= Upper Valley Career Center =

Upper Valley Career Center (formerly Upper Valley Joint Vocational School), is a public vocational school in Piqua, Ohio. The school educates adult and high school students train in to get experience needed to get a professional job.

==Location==
Upper Valley Career Center is located at 8811 Career Dr., Piqua, Ohio 45356 right next door to Edison Community College. In addition to the main campus, there are several Adult Division facilities:

- Applied Technology Center - Piqua, Ohio
- Stouder Center - Troy, Ohio
- Garbry Conference and Learning Center - Piqua, Ohio

==Academics==
Upper Valley Career Center is a vocational school designed to train students in a variety of skills. Having a location in Ohio they are surrounded by companies in the manufacturing industry. UVCC serves approximately 900 students in 29 career-technical programs offered on the main campus. In addition, UVCC offers many satellite programs in 14 associate schools. These satellite programs serve many thousands of students in grades nine through twelve. In addition to the 29 career programs offered by the school, UVCC also offers the necessary academic curriculum that is required for graduation with a diploma. The school also features a restaurant, the Cornerstone@8811, that is owned and operated by the students of the UVCC Chef Training Class.

==History==
The Upper Valley Joint Vocational School (JVS) opened up in 1975 with a goal to teach students skills for careers in life. In 1976 the school was given property of land that is now called the Willowbrook Land Laboratory. Through 35 years of education, UVCC has made news countless times on the projects and community service performed by the students of the school. Some of the news articles that have UVCC articles are Dayton Daily News, Troy Daily News, and Piqua Daily Call.

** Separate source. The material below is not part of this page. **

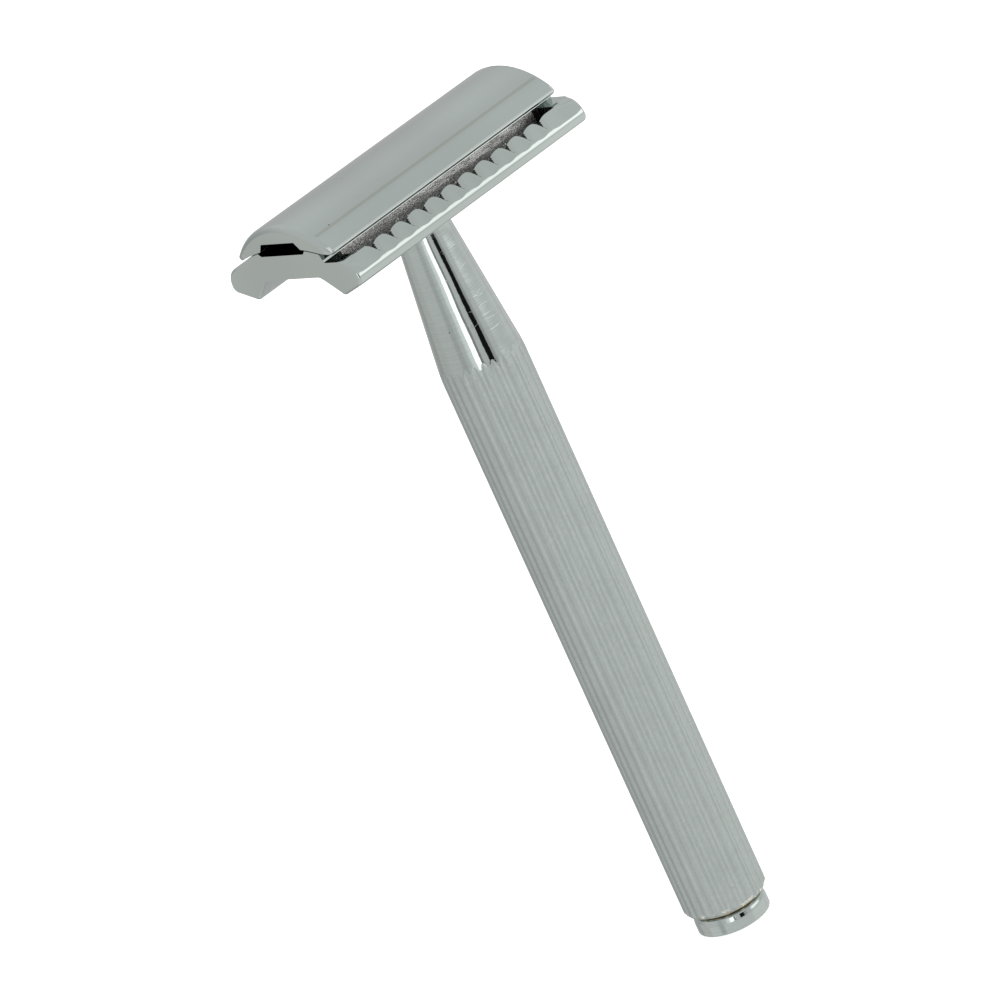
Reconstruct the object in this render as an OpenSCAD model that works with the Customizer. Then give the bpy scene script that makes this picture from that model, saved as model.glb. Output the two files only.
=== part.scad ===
// Two-piece double-edge safety razor with a twist knob.
// The handle and the base plate stay together. The knob turns a long rod
// inside the handle, and a threaded socket on the rod's top draws the cap's
// stud down, which clamps the cap over the base plate.
// Frame: the razor stands on its knob. The origin is the centre of the knob's
// flat bottom, +Z runs up the handle, X runs along the blade edges.
// All sizes are in millimetres.

/* [Head] */
// Length of the cap and the base plate along the blade edges
head_len = 41; // [34:0.5:50]
// Width over the outer faces of the two safety bars
head_w = 24; // [22:0.5:29]
// Width of the cap over its long edges
cap_w = 17.5; // [15:0.1:20]
// Radius of the cap's crown
cap_r = 12; // [10.6:0.1:15]
// Height of the cap's crown above the blade bed
cap_h = 3.8; // [3.4:0.05:4.6]
// Thickness of the base plate at its middle
plate_t = 3.15; // [2.6:0.05:3.9]
// Height of a safety bar from its top to its lowest edge
bar_h = 4.4; // [3.6:0.05:5.3]
// Thickness of the blade that the clamp is made for
blade_t = 0.1; // [0.08:0.01:0.12]

/* [Safety bar] */
// Distance from one scallop to the next along the bar
scallop_pitch = 3; // [2.5:0.05:3.6]
// Number of scallops on each bar
scallops = 12; // [8:1:12]
// Depth of a scallop below the bar's crown
scallop_depth = 0.45; // [0.37:0.01:0.54]
// Radius of the bar's rounded outer face
bar_r = 2.45; // [2.05:0.05:2.95]

/* [Handle] */
// Diameter of the grip
grip_d = 11; // [9.2:0.1:13.2]
// Length of the fluted grip
grip_len = 76.7; // [60:0.5:95]
// Length of the tapered neck
neck_len = 20.9; // [17.4:0.1:26]
// Diameter of the neck at its thin end
neck_d = 7; // [6.2:0.1:8.4]
// Number of flutes around the grip
flutes = 28; // [20:1:34]
// Depth of a flute
flute_depth = 0.14; // [0.1:0.01:0.18]
// Radius of the cutter that makes a flute
flute_r = 1; // [0.8:0.05:1.2]
// Wall of the handle around the bottom bush
tube_wall = 1.4; // [1:0.05:1.7]

/* [Knob] */
// Diameter of the knob
knob_d = 9.6; // [9:0.1:11.5]
// Height of the knob's visible rim
knob_h = 2.3; // [1.9:0.05:3]
// Diameter of the knob's hub, which turns in the bottom bush
hub_d = 5.4; // [5:0.05:5.9]
// Thickness of the brass thrust washer above the knob
thrust_t = 0.5; // [0.4:0.05:0.7]

/* [Drawbar] */
// Diameter of the stud's thread
thread_d = 4; // [3.4:0.1:4.8]
// Pitch of the stud's thread
thread_pitch = 0.7; // [0.5:0.05:0.85]
// Turns of the knob that take the stud out of its socket
thread_turns = 8; // [6:1:9]
// Wall of the threaded socket
socket_wall = 0.5; // [0.4:0.05:0.7]
// Length of the threaded socket
socket_len = 11; // [10:0.5:13.2]
// Diameter of the draw rod
rod_d = 3.5; // [3:0.1:4.2]
// Length of the bottom bush
bush_len = 6; // [5:0.1:7.5]
// Diameter of the two cross pins that hold the rod
cross_pin_d = 1; // [0.8:0.05:1.2]

/* [Fits] */
// Radial clearance of a turning or sliding fit
run_fit = 0.05; // [0.03:0.01:0.08]
// Axial play of a turning part
play = 0.05; // [0.03:0.01:0.1]
// Radial clearance of a locating pin in its hole
pin_fit = 0.1; // [0.08:0.01:0.2]

/* [Hidden] */
$fn = 64;
eps = 0.01;

// Radii that follow from the diameters
grip_r = grip_d / 2;
neck_r = neck_d / 2;
knob_r = knob_d / 2;
hub_r = hub_d / 2;
thread_r = thread_d / 2;
rod_r = rod_d / 2;
half_w = head_w / 2;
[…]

As UVCC took in more students over the years, it grew into more programs and fields of studies thus making the school become a hotspot for potential employers. In the early years of the school it did not have many programs and a major program was the HVAC which is taking off today. In addition to the many programs today, UVCC has managed to pull in companies that hire students who either attend there or even graduate from there.